What is the idea behind Tolm?
The idea of the festival is to create a platform where art and music meet in a critically entertaining form. We want to offer cool bands and performances to surprise the audience and to not let them escape with a whole skin. We want to make the audience think a bit. Perhaps, for a moment, they should even feel discomfort and confront their inner stranger to overcome it and to become a more broad-minded person.
I understand that the idea of moving to Contemporary Art Museum of Estonia (CAME) started to grow when things went bad in Patarei complex. Is there a plan to hold the festival there also in the future?
CAME has always been in the air. In fact, CAME was presented in the festival program in 2011 when the program concerned Eastern European issues. Then the Rael Artel curated international exhibition Lost in Transition that studied and played with the East European identities took place at CAME.
Tolm is very eclectic. What scenes are represented this time? Line-up is impressive as ever but please give a short overview of what kind of music can be heard and what kind of performances can be seen?
There will be some good old punk, indie, shoegaze, electronica, techno, soul, and nouveau and post weirdos who combine all the above-mentioned styles. If Friday night belongs mostly to the artistic and indie bands then post punk sets the tone of the early evening of Saturday, and the late night till the morning is filled with performers and electronic artists who are using soul motifs. The festival will also feature a party of all parties – the Haigla Pidu, and the favorite party series of all techno freaks – Mürk.
There will be very different performances. The assortment features video-acoustic, as well as text and dance performances and numbers, in which case you can not actually tell if it is music, performance or joke. Tolm is trying to follow this thin line where different disciplines meet. The list of performance artists features choreographers Rene Köster and Henri Hütt, transgender researcher and photographer Alan Proosa, and performer and researcher Riina Maidre whose performance will also open the festival.
Please give three to five must see recommendations for Tolm.
You should definitely come and see the Australian soul-pop artist JOEL SARAKULA whose music is just so bright and good that it cleanses the soul.
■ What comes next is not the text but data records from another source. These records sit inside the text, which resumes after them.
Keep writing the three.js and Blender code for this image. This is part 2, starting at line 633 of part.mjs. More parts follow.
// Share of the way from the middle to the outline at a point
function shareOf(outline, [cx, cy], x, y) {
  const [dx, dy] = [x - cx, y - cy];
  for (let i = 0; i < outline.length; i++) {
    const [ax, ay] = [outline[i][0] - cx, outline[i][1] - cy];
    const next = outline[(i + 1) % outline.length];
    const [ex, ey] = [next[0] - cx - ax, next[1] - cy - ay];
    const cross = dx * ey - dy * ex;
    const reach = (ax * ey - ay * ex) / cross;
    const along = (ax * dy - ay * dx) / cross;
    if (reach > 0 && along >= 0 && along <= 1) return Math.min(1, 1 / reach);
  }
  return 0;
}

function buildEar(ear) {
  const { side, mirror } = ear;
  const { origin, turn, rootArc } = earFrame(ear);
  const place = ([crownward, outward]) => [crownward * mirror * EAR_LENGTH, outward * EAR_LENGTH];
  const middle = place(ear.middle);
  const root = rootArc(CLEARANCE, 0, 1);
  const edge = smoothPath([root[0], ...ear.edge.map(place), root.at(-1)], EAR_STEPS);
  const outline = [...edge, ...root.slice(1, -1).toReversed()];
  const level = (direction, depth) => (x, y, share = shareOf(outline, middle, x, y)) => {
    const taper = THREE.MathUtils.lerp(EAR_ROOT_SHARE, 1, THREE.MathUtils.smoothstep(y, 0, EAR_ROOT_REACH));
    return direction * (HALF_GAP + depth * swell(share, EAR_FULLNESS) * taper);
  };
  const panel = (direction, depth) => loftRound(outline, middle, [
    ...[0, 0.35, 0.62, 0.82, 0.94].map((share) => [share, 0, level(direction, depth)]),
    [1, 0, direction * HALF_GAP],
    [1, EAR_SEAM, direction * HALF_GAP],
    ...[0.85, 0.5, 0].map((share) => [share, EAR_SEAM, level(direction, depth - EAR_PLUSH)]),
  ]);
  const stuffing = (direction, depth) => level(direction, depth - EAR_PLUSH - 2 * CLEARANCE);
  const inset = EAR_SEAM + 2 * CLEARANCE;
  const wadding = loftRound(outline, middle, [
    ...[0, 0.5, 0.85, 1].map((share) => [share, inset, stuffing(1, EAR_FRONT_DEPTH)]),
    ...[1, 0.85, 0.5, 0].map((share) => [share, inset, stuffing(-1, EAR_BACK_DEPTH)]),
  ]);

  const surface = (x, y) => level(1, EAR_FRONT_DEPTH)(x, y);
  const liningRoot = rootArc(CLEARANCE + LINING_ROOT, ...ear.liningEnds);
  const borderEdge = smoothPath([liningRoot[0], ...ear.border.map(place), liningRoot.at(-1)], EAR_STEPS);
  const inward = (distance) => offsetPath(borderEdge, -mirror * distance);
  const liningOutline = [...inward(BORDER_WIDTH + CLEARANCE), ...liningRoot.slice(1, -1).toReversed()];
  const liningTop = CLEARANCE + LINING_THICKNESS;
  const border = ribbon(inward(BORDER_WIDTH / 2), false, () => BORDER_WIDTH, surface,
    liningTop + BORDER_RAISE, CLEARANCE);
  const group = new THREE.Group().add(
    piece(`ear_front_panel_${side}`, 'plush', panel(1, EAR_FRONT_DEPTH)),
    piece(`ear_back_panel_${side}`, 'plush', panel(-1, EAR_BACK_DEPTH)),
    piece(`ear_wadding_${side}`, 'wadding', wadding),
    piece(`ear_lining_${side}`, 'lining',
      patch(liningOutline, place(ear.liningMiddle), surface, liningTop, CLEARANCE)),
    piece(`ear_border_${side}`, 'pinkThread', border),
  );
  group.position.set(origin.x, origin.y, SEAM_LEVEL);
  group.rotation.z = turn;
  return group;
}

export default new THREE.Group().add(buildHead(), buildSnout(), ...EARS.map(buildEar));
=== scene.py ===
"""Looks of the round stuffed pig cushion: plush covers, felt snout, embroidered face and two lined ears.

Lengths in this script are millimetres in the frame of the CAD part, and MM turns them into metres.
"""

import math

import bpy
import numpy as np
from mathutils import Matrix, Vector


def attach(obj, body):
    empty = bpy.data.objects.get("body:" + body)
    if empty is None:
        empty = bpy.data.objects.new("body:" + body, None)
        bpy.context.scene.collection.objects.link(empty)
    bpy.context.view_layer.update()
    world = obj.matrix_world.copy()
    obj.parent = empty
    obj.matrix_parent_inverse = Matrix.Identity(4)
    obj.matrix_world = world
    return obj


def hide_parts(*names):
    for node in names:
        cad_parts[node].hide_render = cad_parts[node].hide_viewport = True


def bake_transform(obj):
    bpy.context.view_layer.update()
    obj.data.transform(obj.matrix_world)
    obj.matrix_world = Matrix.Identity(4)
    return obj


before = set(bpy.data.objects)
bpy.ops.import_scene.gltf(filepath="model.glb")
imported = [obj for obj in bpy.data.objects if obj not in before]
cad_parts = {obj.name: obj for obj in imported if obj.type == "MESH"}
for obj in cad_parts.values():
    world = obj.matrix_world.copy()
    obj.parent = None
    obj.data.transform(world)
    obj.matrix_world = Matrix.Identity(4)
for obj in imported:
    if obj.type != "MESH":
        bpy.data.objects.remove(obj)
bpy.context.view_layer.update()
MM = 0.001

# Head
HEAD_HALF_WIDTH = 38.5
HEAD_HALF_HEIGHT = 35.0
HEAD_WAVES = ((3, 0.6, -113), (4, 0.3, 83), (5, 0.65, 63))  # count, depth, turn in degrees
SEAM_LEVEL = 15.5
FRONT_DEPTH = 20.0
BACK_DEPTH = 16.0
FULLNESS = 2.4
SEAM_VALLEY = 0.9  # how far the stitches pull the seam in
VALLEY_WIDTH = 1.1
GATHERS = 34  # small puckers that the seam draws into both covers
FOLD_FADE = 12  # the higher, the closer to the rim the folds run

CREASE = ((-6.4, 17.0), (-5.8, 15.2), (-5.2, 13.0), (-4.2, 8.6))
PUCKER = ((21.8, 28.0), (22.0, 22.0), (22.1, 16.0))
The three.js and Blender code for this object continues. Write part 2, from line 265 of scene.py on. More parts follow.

Also, you can’t miss the Siberian Russian hypnotic tribal cabaret rock band SHORTPARIS. Everyone who saw them at the Tallinn Music Week said it was the absolute top of TMW and a cathartic experience. Then you should definitely see the electronic live dub duo SOBRANIE 8 18 from St Petersburg, the Lithuanian nouveau jazz weirdness SHEEP GOT WAXED, Hannaliisa Uusmaa’s audiovisual soul pop ensemble HUNT, soul pop artists MALCOLN LINCOLN and FLORIAN WAHL, future punks ST CHEATERSBURG, etc.
Tolm has taken place several years already, in what direction has the festival evolved over the time?
The general idea of the festival hasn’t changed much but it seems to me that every year the program has become more sensitive and consistent. For example, this year we have a very decent art program which consists of two parts, performances, and an exhibition. The latter includes photos and (video) installations.
What issues does the festival’s art program address and who are the performers?
As alienation and fear of the foreign are ever-expanding phenomena both locally and globally, we are exploring various phenomena that can be placed under the common denominator – “the stranger”. What kind of feelings does a stranger evoke in those who perceive a stranger as a stranger, and also what kind of feelings does it evoke in a stranger who is perceived as a stranger and who oneself perceives oneself as a stranger? The stranger does not have to be just an exotic refugee from somewhere far away. The stranger can also be “our fellow man” who is wearing different clothes, eating different food, listening to a different kind of music or behaving differently in bed. The stranger is excited by the things that do not excite “me”. Things that I do not understand will make me feel uncomfortable. But one can also be a stranger for oneself. Maybe the stranger makes us feel uncomfortable because it reflects the stranger in ourselves. How much do we really know ourselves? Perhaps the fears and inconveniences that the stranger evokes in us are actually the fears of ourselves, that we do not really know ourselves and we are not complete.
The art program consists of two parts, exhibition, and performances. We spoke briefly about performance artists. The exhibition will feature JOHNSON & JOHNSON, MARKO MÄETAMM, MARGIT LÕHMUS, and KIWA, to name just a few.
What else happens at the festival?
On Saturday afternoon there will be a fair of records and band T-shirts. The entrance is free and the culmination of the fair arrives at 18.00 when the punk poet Freddy Grenzmann presents his debut poetry collection. The book and its presentation by the singer of a group Psychoterror may be one of the most exciting literary events of the year. On Saturday, there is also an exclusive exhibition, which is opened only during the festival and is free of charge, and the exotic movie program by Fifi.